The level Crush Depth has this wonderful communicator of who Shepard is: there's a malfunctioning x-ray machine we must pass through, and it's lit up with arcing electrical charges. Here, Freeman would reroute the power or find the off switch, but as Shepard, we unblock the route by blowing up the electrical relay with a gun. There's another such moment in Friendly Fire: You need to give your squad access to an indoor car park, but the buttons to open the shutters are damaged. Undeterred, you detonate some mines to destroy the debris blocking a door and let your team use the side entrance.
The X-ray machine and mines aren't the only setpieces with which the developers have fun. There's the board room in Friendly Fire where a Vortigaunt bursts through a projector screen as if it were a movie monster come to life.

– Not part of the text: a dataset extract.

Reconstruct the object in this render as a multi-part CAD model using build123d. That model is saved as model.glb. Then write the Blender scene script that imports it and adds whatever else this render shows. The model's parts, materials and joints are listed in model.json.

There is the return to the tram ride from the original game in "We Are Pulling Out". This time, you find incendiarised, stationary cars, letting you know that you're joining the party long after the fire was started. And there's the teleporting alien encounter in Vicarious Reality. Vicarious Reality is effectively an alien zoo, and in one enclosure, you see a trail of dead bodies and an open door. The subtext is clear: the alien killed its captors and fled. You run to the end of the corridor overlooking the enclosure only to find the exit is locked. So, you turn around and make your way back, but aliens zap in in front of you, breaking the glass of the exhibit. When you jump through the hole in the glass, it turns out that despite the unlocked gate, the Voltigore is still home, and it materialises in front of you. Here, environmental storytelling is a form of misdirection.
But while those filmic sequences have a certain wow factor, being a non-scientist in this scientific facility, we cannot have a conversation with it. Spaces in Opposing Force also generally feel barer than in the erstwhile Half-Life. Then, there are the localised design flubs. Pit Worm's Nest is a store-brand version of Half-Life's sixth section, Blast Pit. Without even leaving one expansion between the original operation and itself, Opposing Force exhumes the concept of a gaping hole with a leviathan rising out of it. In Pit Worm's Nest, as in Blast Pit, that abomination slices at you with razor-sharp scythes. It's not just that centrepiece that's bootlegged; it's also the mission flow as you must, again, flip switches in two tangential departments and then return to the main chamber to vanquish the monster. If that's not derivative enough, Opposing Force's stage also has Blast Pit's airlocks. I don't know why we're going back to the well already or why we'd want to do it with suffocatingly thin corridors or an excess of acid-spitting enemies. I'm tempted to ask if a single expansion pack needs three different aliens with corrosive projectiles.
If it's a glut of the same encounters you want, there's also Chapter 10, Foxtrot Uniform. Foxtrot Uniform is proud of its waffle of concrete tubes infested with Voltigores. Voltigores are elephant-sized and can shoot lightning orbs and charge like bulls. This combination of enemy and environment means you can be walking into a black veil only to have a ball of energy or a fleshy beast come flying out of it and annihilate you. This is one of many locales in which you must activate your night vision goggles, Opposing Force's equivalent of the flashlight. Filling your screen with console green, the goggles are visually offensive every time, and even with them, the draw distance in the tunnels is myopic. When you can get a bead on the Voltigores, you're given little elbow room to avoid their charges or the explosions they let off when they die.